Accepted Papers

A permutation approach to assess confounding in machine learning applications for digital health

Elias Chaibub Neto (Sage Bionetworks);Abhishek Pratap (Sage Bionetworks);Thanneer Perumal (Sage Bionetworks);Meghasyam Tummalacherla (Sage Bionetworks);Brian Bot (Sage Bionetworks);Lara Mangravite (Sage Bionetworks);Larsson Omberg (Sage Bionetworks);

Machine learning applications are often plagued with confounders that can impact the generalizability of the learners. In clinical settings, demographic characteristics often play the role of confounders. Confounding is especially problematic in remote digital health studies where the participants self-select to enter the study, thereby making it difficult to balance the demographic characteristics of participants. One effective approach to combat confounding is to match samples with respect to the confounding variables in order to improve the balance of the data.

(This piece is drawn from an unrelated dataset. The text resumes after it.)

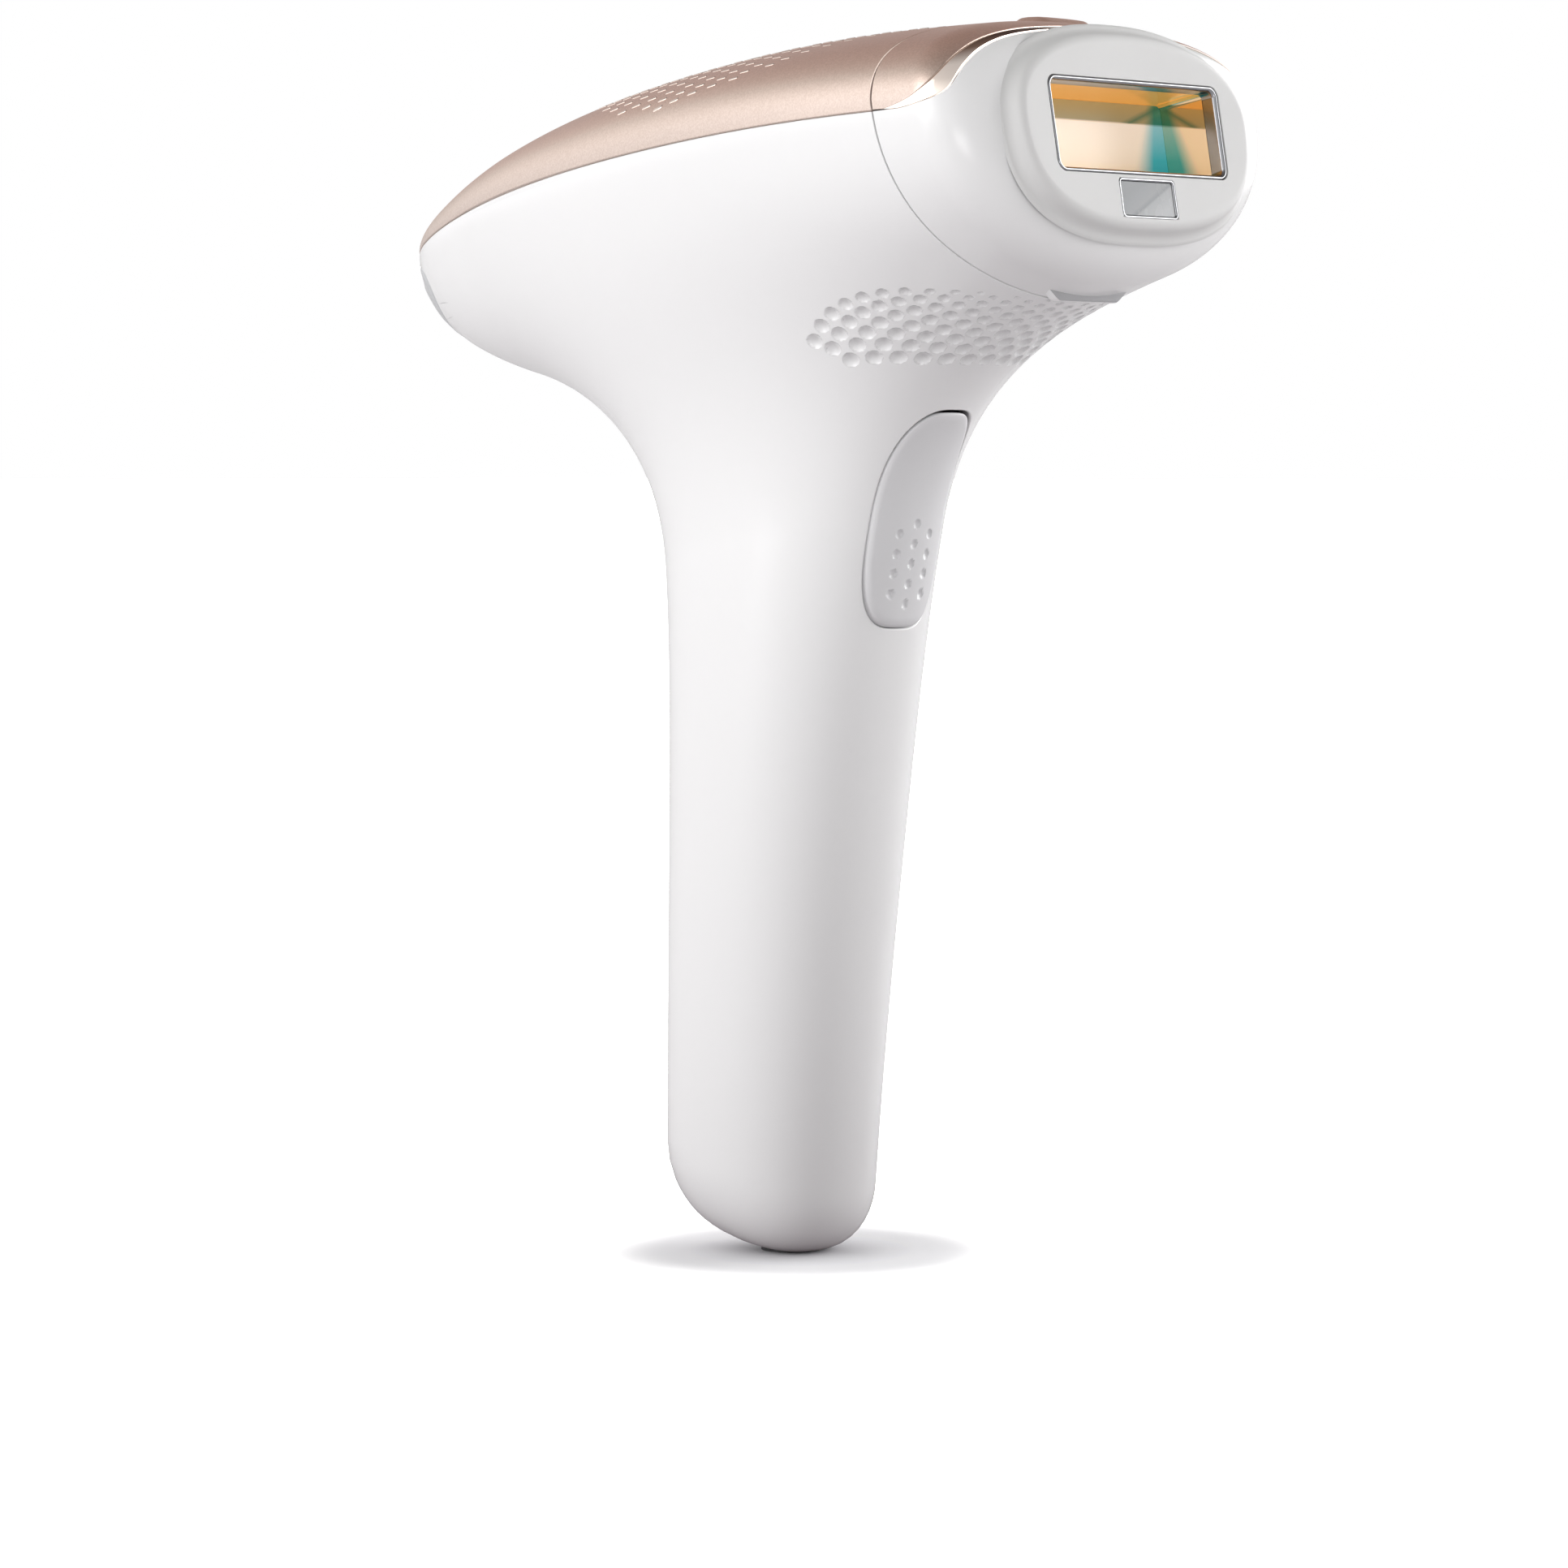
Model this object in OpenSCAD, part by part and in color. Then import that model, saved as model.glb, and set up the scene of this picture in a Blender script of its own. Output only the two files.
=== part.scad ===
// Corded IPL hair remover: egg-shaped head on a tapering handle, with a
// pull-off front attachment, a hinged flash button and a rear control panel.
// Millimetres. Origin at the mouth of the power socket under the handle,
// +X to the treatment window, +Z up.

/* [Head] */
// forward reach of the face plate centre
face_x = 65.1; // [62:0.1:68]
// height of the face plate centre
face_z = 160.9; // [158:0.1:164]
// lean of the face plate from vertical, degrees
face_tilt = 10.2; // [6:0.1:14]
// length of the tapering tail
tail_len = 110.4; // [106:0.1:112]
// roundness of the tail nose
tail_pow = 2.13; // [1.9:0.01:2.4]
// squareness of the upper half of the head section
crown_pow = 2.8; // [2.2:0.1:3.2]
// depth of the raised face plate
face_raise = 2.3; // [1.5:0.1:3]
// rounding where the sides turn into the face
shoulder_r = 7.5; // [5:0.1:9]
// softness of the flow from head into handle
neck_blend = 16.7; // [12:0.1:20]

/* [Handle] */
// slope of the rounded foot of the handle, degrees
foot_tilt = 14.4; // [8:0.1:20]
// rounding of the foot
foot_r = 10.5; // [8:0.1:11.5]
// wall thickness of the mouldings
wall = 2.2; // [1.8:0.1:2.6]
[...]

This procedure, however, leads to smaller datasets and hence negatively impact the inferences drawn from the learners. Alternatively, confounding adjustment methods that make more efficient use of the data (such as inverse probability weighting) usually rely on modeling assumptions, and it is unclear how robust these methods are to violations of these assumptions. Here, instead of proposing a new method to control for confounding, we develop novel permutation based statistical tools to detect and quantify the influence of observed confounders, and estimate the unconfounded performance of the learner. Our tools can be used to evaluate the effectiveness of existing confounding adjustment methods. We evaluate the statistical properties of our methods in a simulation study, and illustrate their application using real-life data from a Parkinson’s disease mobile health study collected in an uncontrolled environment.